New Zealand, Australia to diversify wines




chris atchison/metro toronto photos


Andrew Miller, winemaker for Australia’s Wyndham Estate wineries, sniffs at a glass of Jacob’s Creek Shiraz Cabernet. Bottles of 2006 Stoneleigh Sauvignon Blanc, 2004 Wyndham Estates Bin 555 Shiraz and 2004 Jacob’s Creek Shiraz Cabernet. The wines are indicative of some of the most popular varietals from both Australia and New Zealand.






When most wine lovers discuss vintages from Down Under, Shiraz or Chardonnay from Australia and Sauvignon Blanc from New Zealand are the varietals that most often dominate conversation.


But wine experts Andrew Miller, of Australia’s Wyndham Estate wineries, and Jim Robertson, global business relations manager for New Zealand wine and spirit producer Pernod Ricard, stress a wind of change is blowing across the vines that snake across the fertile growing regions in their respective countries.


“I feel that for New Zealand to have any serious credibility in the world of wine, we have to broaden our footprint outside of Sauvignon Blanc,” Robertson says.


Approximately 75 per cent of New Zealand wine consumed in Canada is Sauvignon Blanc.


He points to a growing trend over the next two years toward diversification among that country’s producers, sure to excite the palettes of wine aficionados across Canada and the world.
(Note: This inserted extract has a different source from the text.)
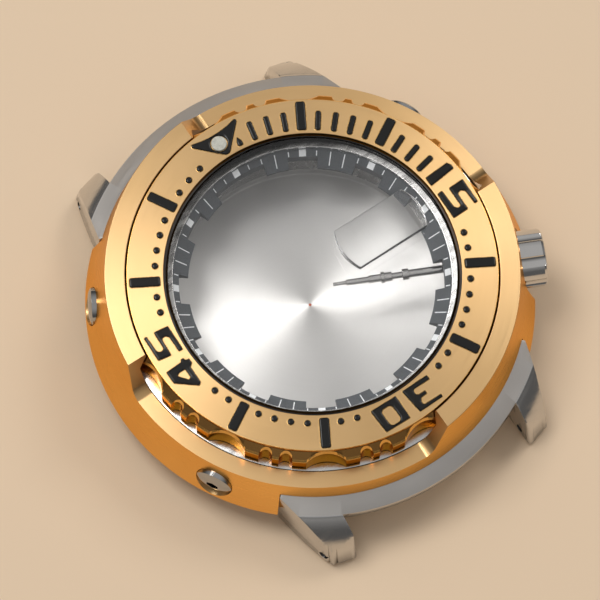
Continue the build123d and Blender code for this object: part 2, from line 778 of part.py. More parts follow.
def chapter_ring():
    """Sloping minute ring with a notch at every hour, wider at 12 o'clock."""
    outer = cavity_radius - seat_clearance
    top = chapter_top_z - face_gap
    base_top = top - chapter_drop * (1 - chapter_notch_share)
    tongue_top = top - chapter_drop
    foot = tongue_top - chapter_plate
    body = turned([
        (outer, foot), (outer, top), (crystal_seat_radius, top), (chapter_base_radius, base_top),
        (chapter_tongue_radius, tongue_top), (chapter_tongue_radius, foot),
    ])
    core = Cylinder(chapter_base_radius, 2 * case_height)
    notch = wedge(chapter_notch_half_deg, 0, case_height) & core
    wide_notch = wedge(chapter_wide_notch_half_deg, 0, case_height) & core
    body -= wide_notch
    for hour in range(1, hour_count):
        body -= around(notch, hour * 360 / hour_count)
    return body


def caseback():
    """Screw-in back: flange with wrench notches, threaded boss, dished inside."""
    flange_top = base_z - face_gap / 2
    boss_top_z = base_z + case_back_boss_height
    body = turned([
        (0, 0), (case_back_flange_radius - case_back_bevel, 0),
        (case_back_flange_radius, case_back_bevel), (case_back_flange_radius, flange_top),
        (case_back_thread_radius, flange_top),
        (case_back_thread_radius, boss_top_z),
        (cavity_radius, boss_top_z), (cavity_radius, case_back_floor),
        (0, case_back_floor),
    ])
    reach = case_back_flange_radius - wrench_notch_depth
    notch = Pos(0, reach + overrun, 0) * Box(wrench_notch_width, 2 * overrun, 2 * base_z)
    notches = [around(notch, step * 360 / wrench_notch_count) for step in range(wrench_notch_count)]
    return body - notches


def caseback_gasket():
    return ring(back_gasket_radius - back_gasket_section, back_gasket_radius + back_gasket_section,
                base_z, base_z + 2 * back_gasket_section)


def crown_tube():
    """Tube pressed through the case wall; its thicker end carries the crown's thread."""
    tube = radial_turned([
        (cavity_radius + face_gap, tube_bore_radius), (tube_end_radius, tube_bore_radius),
        (tube_end_radius, tube_thread_radius), (crown_seat_radius, tube_thread_radius),
        (crown_seat_radius, tube_case_radius), (cavity_radius + face_gap, tube_case_radius),
    ], crown_z)
    return crown_side(tube)


def crown():
    """Fluted cup that screws over the tube, bored through its end wall for the stem sleeve."""
    groove_floor = crown_cavity_radius + crown_gasket_groove_depth
    groove_start = crown_mouth_radius + crown_gasket_from_mouth
    groove_end = groove_start + crown_gasket_height + 2 * face_gap
    cup = radial_turned([
        (crown_mouth_radius, crown_cavity_radius), (crown_mouth_radius, crown_radius - crown_bevel / 2),
        (crown_mouth_radius + crown_bevel / 2, crown_radius),
        (crown_end_radius - crown_bevel, crown_radius),
        (crown_end_radius, crown_radius - crown_bevel), (crown_end_radius, 0),
        (crown_floor_radius, 0), (crown_floor_radius, crown_cavity_radius),
        (groove_end, crown_cavity_radius), (groove_end, groove_floor), (groove_start, groove_floor),
        (groove_start, crown_cavity_radius),
    ], crown_z)
    place = crown_radius - crown_groove_depth + crown_groove_radius
    grooves = []
    for step in range(crown_groove_count):
        angle = radians(90 + step * 360 / crown_groove_count)
        groove = radial_rod(crown_groove_radius, cavity_radius, lug_tip_radius, crown_z)
        grooves.append(Pos(place * cos(angle), 0, place * sin(angle)) * groove)
    return crown_side(cup - grooves)


def crown_gasket():
    start = crown_mouth_radius + crown_gasket_from_mouth + face_gap
    end = start + crown_gasket_height
    inner = tube_thread_radius + running_clearance / 2
    outer = crown_cavity_radius + crown_gasket_groove_depth - running_clearance
    gasket = radial_turned([(start, inner), (end, inner), (end, outer), (start, outer)], crown_z)
    return crown_side(gasket)


def crown_spring():
    """Spring that lifts the unscrewed crown, as the sleeve that its coils fill."""
    start = tube_end_radius + 2 * face_gap
    end = crown_floor_radius - 2 * face_gap
    inner = tube_bore_radius + crown_spring_inner_gap
    outer = crown_cavity_radius - crown_spring_outer_gap
    sleeve = radial_turned([(start, inner), (end, inner), (end, outer), (start, outer)], crown_z)
    return crown_side(sleeve)


def stem_sleeve():
    """Sleeve fixed in the crown that runs in the tube and takes the stem's thread."""
    end = crown_floor_radius - face_gap
    start = end - stem_sleeve_length
    outer = tube_bore_radius - running_clearance
    inner = stem_thread_radius + seat_clearance
    stop = start + stem_grip_share * stem_sleeve_length + face_gap
    sleeve = radial_turned([
        (start, inner), (start, outer), (end, outer), (end, 0), (stop, 0), (stop, inner),
    ], crown_z)
    return crown_side(sleeve)


def winding_stem():
    """Stepped winding stem, from its pilot tip to the thread in the sleeve."""
    reach = cavity_radius - stem_tip_radius
    points = [(stem_tip_radius, 0)]
    out = stem_tip_radius
    for length_share, radius_share in stem_steps.values():
        points.append((out, radius_share * tube_bore_radius))
        out += length_share * reach
        points.append((out, radius_share * tube_bore_radius))
    end = crown_floor_radius - face_gap - (1 - stem_grip_share) * stem_sleeve_length
    points += [(out, stem_thread_radius), (end, stem_thread_radius), (end, 0)]
    return crown_side(radial_turned(points, crown_z))


pieces = {
    "mid_case": mid_case,
    "shroud": shroud,
    "shroud_screws": shroud_screws,
    "bezel": bezel,
    "bezel_click_spring": bezel_click_spring,
    "bezel_gasket": bezel_gasket,
    "bezel_markers": bezel_markers,
    "lume_pip": lume_pip,
    "crystal": crystal,
    "crystal_gasket": crystal_gasket,
    "date_magnifier": date_magnifier,
    "chapter_ring": chapter_ring,
    "caseback": caseback,
    "caseback_gasket": caseback_gasket,
    "crown_tube": crown_tube,
    "crown": crown,
    "crown_gasket": crown_gasket,
    "crown_spring": crown_spring,
    "stem_sleeve": stem_sleeve,
    "winding_stem": winding_stem,
}

for name, make in pieces.items():
    export_step(make(), f"parts/{name}.step")
    print("wrote", name)
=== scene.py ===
import bpy
import bmesh
import math
from contextlib import contextmanager
from mathutils import Matrix, Vector


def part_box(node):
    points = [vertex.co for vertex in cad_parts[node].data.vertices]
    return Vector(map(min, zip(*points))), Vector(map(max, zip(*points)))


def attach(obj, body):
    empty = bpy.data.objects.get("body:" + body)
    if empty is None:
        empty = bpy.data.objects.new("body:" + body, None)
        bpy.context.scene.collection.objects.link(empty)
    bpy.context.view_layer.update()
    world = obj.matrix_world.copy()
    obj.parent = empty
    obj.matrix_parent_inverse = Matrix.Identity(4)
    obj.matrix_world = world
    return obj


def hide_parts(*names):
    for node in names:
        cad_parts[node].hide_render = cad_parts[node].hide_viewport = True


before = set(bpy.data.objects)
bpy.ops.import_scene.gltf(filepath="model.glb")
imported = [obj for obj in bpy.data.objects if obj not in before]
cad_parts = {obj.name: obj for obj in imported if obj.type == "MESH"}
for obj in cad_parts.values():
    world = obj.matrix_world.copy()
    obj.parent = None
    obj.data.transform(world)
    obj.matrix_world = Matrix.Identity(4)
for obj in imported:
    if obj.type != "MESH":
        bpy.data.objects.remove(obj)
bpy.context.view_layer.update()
print("frame loaded:", len(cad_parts), "nodes")

# Lengths below are millimetres and are made metres by mm when a mesh is written.
# Clock angles run clockwise from 12 o'clock (+Y); z runs up from the face of the case back.
mm = 0.001
onAxis = 1e-6  # a radius below this is the axis itself
nearby = 0.01  # how far a face's centre may lie from a level and still count as on it


def high(node):
    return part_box(node)[1][2] / mm


def low(node):
    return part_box(node)[0][2] / mm


def onClock(deg, radius):
    a = math.radians(deg)
    return radius * math.sin(a), radius * math.cos(a)


def linked(name, data):
    obj = bpy.data.objects.new(name, data)
    bpy.context.scene.collection.objects.link(obj)
    return obj


def aimed(place, aim):
    # stands at a place and looks at the aim
    return Matrix.Translation(place) @ (aim - place).to_track_quat("-Z", "Y").to_matrix().to_4x4()


# Camera, solved from the round edges of bezel, crystal and shroud
cameraView = {
    "place": (-89.05, -111.44, 418.55), "aim": (-1.33, 0.11, 6.0), "rollDeg": 4.34,
    "lens": 247.1, "sensor": 36.0, "clipStart": 0.01,
}


def makeCamera(v):
    data = bpy.data.cameras.new("camera")
    data.lens = v["lens"]
    data.sensor_width = v["sensor"]
    data.clip_start = v["clipStart"]
    cam = linked("camera", data)
    roll = Matrix.Rotation(math.radians(v["rollDeg"]), 4, "Z")
    cam.matrix_world = aimed(Vector(v["place"]) * mm, Vector(v["aim"]) * mm) @ roll
    bpy.context.scene.camera = cam


makeCamera(cameraView)
bpy.context.scene.view_settings.view_transform = "Standard"


# Mesh helpers
@contextmanager
def opened(obj):
    # the mesh as a bmesh, written back when the block ends
    bm = bmesh.new()
    bm.from_mesh(obj.data)
    yield bm
    bm.to_mesh(obj.data)
    bm.free()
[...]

“Pinot Noir is going to be the next varietal to be promoted,” Robertson explains. “This will give use the opportunity to present highly differentiated white and red varietals outside of the global mainstream that match well with food.”


While New Zealand boasts the southern-most vineyards in the world, the country’s total wine output is only about 186,000 tons per year, about one-tenth of Australia’s, which Robertson points to as the reason producers there emphasize the quality over quantity of a relatively limited selection of varietals.


By contrast, Australia’s sheer number of climatically-zdistinct wine growing regions far outnumber New Zealand’s, allowing producers the opportunity to offer a wider range of wines to the world.


Miller sees a decided diversification taking hold over the next year that will take Australia into relatively uncharted viticultural waters.


“We’re not shifting away from Chardonnay and Shiraz,” Miller stresses, “we’re just going to be exploring new varieties. Pinot Gris, for example, will be one of the varietals being promoted out of Australia very soon and we’ll continue to take ownership of Shiraz.”


Miller also points to a trend toward greater experimentation with grape blending.


“By blending from different areas you can blend the best characteristics in a nice, whole package,” he adds.


But Miller isn’t worried about the current drought ravaging parts of his country — one of the worst in Australian history that has lasted five years in some regions.


He casually predicts a decrease in wine production by about 30 per cent this year.


While statistics such as these would give most analysts reason for concern, Miller feels those harsh meteorological realities will actually produce a market correction and remove certain “opportunistic brands” from the landscape that sprung up as the result of over-supplies in 2005-06.


“Those were big-crop years which led to lesser brands popping up,” he says. “With the drought, I think these brands will dry up.”